Set task
Beneath this instruction is a block of data; output from it exactly the lines that run from the one containing "for node in" through the one containing "AXIS_Z = 0.5319", inclusive.

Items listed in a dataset
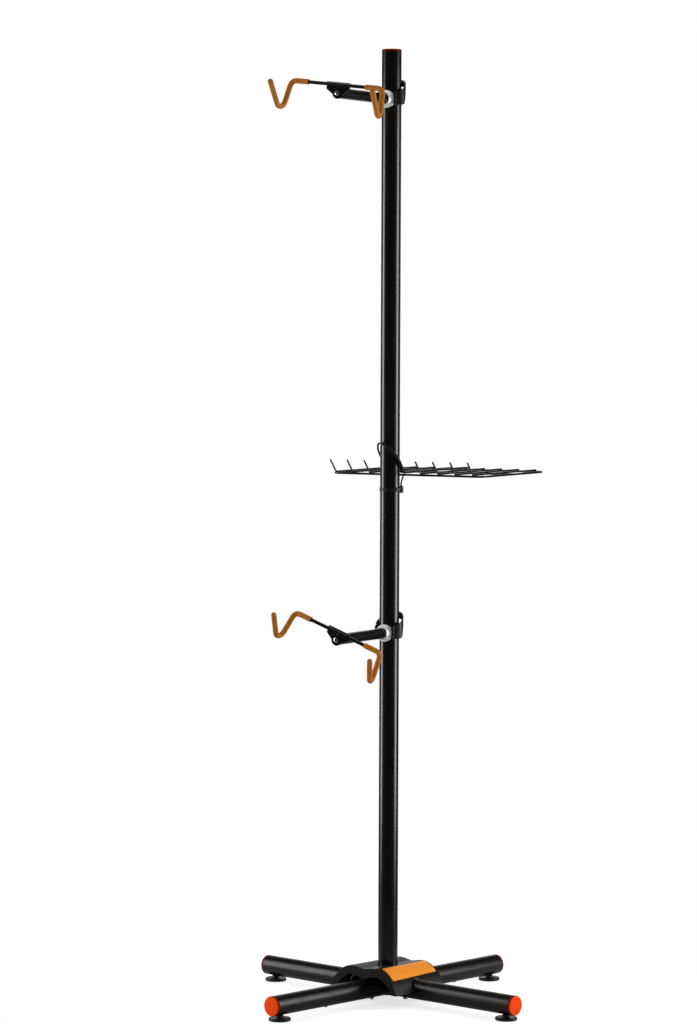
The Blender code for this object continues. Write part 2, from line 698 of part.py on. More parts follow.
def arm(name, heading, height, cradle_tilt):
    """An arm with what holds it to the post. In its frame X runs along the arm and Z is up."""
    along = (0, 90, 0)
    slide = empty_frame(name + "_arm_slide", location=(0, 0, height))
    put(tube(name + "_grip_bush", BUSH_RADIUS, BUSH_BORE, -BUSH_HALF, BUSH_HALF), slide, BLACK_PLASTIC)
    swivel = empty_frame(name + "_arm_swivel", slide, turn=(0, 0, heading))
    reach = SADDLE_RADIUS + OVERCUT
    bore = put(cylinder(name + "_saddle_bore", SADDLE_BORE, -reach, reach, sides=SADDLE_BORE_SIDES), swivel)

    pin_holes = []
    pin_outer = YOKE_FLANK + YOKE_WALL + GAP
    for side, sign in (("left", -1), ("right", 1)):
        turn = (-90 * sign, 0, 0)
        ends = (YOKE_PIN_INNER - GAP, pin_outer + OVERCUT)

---

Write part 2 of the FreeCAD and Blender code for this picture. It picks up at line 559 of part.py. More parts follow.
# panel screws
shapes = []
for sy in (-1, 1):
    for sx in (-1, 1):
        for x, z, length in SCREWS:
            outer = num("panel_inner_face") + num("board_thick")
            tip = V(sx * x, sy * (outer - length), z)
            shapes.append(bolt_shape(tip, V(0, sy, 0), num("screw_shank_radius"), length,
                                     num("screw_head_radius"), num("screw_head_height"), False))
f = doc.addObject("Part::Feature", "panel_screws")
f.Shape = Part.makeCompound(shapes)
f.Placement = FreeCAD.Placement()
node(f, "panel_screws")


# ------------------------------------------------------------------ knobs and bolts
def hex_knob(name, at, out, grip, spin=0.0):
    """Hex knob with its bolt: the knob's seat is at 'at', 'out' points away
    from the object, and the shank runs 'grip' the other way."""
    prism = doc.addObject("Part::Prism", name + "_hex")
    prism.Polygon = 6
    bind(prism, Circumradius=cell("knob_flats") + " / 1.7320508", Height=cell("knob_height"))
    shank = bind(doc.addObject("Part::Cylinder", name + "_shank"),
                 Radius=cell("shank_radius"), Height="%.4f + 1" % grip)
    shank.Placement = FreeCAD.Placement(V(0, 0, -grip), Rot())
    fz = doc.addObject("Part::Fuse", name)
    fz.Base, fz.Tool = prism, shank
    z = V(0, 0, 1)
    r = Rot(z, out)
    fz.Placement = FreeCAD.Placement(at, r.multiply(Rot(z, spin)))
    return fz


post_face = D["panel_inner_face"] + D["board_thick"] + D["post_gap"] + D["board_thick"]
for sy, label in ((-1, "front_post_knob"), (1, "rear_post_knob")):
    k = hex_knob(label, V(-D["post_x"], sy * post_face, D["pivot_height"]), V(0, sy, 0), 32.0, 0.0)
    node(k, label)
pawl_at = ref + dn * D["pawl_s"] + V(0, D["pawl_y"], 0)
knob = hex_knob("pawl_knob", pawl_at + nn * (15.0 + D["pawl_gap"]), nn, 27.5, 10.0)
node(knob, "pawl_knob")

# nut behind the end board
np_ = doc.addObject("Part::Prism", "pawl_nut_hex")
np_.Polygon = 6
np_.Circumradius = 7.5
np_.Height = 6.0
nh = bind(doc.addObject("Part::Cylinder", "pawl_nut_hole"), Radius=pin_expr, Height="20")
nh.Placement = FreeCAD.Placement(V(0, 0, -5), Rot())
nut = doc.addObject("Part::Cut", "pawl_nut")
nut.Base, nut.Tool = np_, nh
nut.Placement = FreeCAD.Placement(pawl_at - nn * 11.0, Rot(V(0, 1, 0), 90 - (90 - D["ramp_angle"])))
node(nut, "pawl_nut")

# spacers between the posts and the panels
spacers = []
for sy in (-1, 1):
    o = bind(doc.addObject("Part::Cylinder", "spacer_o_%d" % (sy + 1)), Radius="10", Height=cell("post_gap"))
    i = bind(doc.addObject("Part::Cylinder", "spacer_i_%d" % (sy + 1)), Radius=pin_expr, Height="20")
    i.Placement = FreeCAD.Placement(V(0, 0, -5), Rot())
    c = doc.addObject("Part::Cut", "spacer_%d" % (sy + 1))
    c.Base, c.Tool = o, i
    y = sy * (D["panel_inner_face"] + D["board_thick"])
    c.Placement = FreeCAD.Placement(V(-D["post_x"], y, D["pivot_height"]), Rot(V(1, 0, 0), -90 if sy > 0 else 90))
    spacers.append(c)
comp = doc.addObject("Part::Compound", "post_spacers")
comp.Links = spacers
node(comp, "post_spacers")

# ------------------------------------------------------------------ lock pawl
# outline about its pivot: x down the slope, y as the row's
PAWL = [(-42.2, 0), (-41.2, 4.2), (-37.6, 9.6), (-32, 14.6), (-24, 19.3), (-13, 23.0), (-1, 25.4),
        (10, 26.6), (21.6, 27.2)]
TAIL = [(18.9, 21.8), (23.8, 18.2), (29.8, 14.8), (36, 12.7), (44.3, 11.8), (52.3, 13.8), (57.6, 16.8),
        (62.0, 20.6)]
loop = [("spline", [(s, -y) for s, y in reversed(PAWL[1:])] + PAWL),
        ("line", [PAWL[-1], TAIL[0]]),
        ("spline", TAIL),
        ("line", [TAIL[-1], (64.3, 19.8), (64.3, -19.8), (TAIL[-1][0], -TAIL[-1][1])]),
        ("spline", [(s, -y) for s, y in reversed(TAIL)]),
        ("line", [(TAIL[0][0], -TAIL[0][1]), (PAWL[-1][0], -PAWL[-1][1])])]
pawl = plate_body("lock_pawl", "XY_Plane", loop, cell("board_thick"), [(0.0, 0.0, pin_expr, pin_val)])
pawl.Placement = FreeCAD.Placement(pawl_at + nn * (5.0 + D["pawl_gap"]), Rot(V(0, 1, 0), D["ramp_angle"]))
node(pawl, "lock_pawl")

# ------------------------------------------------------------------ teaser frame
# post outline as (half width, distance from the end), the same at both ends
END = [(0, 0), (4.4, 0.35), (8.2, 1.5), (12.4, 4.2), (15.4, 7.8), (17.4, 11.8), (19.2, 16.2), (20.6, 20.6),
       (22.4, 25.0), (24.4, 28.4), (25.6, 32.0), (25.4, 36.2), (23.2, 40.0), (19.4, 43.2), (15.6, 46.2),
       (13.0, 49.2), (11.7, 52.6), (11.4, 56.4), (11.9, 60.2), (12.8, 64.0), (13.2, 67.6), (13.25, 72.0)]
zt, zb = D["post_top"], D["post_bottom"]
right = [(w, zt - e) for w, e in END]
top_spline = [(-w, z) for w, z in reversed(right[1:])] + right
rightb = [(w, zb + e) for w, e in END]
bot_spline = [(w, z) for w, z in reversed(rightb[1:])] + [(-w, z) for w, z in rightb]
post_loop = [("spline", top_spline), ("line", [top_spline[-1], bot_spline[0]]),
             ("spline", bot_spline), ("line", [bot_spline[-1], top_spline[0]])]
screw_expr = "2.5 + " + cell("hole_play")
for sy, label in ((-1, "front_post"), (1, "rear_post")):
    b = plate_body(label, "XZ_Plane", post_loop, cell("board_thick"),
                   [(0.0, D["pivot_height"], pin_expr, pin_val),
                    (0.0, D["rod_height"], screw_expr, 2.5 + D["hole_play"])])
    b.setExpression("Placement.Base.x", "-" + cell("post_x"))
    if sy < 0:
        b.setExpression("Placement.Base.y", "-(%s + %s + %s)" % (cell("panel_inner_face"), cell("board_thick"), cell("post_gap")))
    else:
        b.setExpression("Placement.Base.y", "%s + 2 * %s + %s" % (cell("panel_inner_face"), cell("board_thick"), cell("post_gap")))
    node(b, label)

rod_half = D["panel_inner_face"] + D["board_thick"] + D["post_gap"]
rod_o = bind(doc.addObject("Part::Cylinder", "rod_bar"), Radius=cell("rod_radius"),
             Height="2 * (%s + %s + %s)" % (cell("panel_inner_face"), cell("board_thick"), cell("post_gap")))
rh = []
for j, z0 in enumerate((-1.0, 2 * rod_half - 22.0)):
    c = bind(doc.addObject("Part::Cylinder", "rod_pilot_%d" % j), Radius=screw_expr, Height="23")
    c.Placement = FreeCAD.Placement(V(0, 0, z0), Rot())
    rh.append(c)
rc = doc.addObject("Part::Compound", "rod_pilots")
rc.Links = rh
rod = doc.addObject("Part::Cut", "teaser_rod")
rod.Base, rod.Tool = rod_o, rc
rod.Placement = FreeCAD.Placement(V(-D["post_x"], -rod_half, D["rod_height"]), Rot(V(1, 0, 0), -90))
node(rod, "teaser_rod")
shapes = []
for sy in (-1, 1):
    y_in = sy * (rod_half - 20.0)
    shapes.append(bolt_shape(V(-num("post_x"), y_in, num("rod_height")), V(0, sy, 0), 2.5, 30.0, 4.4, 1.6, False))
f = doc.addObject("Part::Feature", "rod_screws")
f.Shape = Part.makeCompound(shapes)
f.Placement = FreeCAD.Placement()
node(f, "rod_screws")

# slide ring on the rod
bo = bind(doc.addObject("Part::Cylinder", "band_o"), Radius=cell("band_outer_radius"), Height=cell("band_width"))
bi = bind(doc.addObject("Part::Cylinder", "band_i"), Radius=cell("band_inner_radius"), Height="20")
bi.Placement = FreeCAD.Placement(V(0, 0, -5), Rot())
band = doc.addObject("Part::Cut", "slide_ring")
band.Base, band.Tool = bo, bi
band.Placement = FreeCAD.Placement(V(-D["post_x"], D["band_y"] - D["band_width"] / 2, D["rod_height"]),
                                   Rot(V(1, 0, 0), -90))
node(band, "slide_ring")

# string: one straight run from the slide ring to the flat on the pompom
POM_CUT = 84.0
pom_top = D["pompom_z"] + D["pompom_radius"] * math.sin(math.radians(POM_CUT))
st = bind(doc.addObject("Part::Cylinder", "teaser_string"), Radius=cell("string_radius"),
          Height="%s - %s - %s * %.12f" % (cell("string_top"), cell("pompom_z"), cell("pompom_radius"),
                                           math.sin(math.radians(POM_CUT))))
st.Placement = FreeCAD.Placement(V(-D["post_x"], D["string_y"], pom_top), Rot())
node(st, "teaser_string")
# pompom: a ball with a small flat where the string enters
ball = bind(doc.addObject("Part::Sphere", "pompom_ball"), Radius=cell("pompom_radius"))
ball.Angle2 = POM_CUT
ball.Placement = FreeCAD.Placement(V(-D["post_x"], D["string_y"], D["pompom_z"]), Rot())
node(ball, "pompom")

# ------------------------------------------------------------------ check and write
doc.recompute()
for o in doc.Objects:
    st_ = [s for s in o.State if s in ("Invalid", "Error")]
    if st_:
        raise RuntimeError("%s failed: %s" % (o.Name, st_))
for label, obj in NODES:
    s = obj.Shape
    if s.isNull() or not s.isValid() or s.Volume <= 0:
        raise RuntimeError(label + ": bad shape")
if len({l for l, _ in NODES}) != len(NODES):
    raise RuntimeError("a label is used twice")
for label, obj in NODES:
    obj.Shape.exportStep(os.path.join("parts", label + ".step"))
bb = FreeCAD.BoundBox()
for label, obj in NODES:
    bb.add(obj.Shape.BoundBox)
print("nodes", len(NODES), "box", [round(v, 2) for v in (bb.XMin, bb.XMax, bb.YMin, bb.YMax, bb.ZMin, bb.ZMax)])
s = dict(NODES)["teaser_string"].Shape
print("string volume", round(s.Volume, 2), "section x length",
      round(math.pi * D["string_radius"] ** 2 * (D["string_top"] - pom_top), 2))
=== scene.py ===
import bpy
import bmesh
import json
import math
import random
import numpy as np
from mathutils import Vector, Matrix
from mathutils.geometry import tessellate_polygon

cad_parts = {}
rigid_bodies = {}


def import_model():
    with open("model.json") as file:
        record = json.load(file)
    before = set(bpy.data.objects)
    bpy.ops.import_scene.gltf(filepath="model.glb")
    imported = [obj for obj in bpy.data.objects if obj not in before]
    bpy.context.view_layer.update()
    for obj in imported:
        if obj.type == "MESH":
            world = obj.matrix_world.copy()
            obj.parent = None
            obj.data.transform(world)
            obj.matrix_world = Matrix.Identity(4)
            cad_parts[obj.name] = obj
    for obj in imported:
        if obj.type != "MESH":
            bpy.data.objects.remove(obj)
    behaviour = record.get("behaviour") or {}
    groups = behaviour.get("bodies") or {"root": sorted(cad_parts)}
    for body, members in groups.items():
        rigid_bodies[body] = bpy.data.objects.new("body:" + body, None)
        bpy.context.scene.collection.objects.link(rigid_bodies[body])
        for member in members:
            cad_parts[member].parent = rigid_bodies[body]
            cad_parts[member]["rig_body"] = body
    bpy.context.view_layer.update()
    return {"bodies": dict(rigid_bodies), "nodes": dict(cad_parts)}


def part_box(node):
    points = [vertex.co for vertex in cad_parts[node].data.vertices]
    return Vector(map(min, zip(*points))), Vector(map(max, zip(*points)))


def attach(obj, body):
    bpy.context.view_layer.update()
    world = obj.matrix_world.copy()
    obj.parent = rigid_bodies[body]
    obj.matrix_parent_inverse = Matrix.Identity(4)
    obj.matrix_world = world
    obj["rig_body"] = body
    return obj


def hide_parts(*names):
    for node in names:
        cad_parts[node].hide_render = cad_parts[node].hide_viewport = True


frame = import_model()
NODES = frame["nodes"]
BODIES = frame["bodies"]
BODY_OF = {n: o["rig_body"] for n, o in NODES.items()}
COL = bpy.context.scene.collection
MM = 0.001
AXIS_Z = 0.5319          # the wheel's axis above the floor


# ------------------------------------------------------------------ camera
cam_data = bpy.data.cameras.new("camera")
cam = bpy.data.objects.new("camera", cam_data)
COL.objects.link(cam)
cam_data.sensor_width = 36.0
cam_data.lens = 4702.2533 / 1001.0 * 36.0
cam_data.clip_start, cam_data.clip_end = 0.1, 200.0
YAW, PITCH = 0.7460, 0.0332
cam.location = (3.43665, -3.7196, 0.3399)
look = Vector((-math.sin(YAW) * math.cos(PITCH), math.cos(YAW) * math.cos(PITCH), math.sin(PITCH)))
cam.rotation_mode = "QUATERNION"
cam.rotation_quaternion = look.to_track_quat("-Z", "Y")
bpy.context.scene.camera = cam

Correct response
    for node in names:
        cad_parts[node].hide_render = cad_parts[node].hide_viewport = True


frame = import_model()
NODES = frame["nodes"]
BODIES = frame["bodies"]
BODY_OF = {n: o["rig_body"] for n, o in NODES.items()}
COL = bpy.context.scene.collection
MM = 0.001
AXIS_Z = 0.5319          # the wheel's axis above the floor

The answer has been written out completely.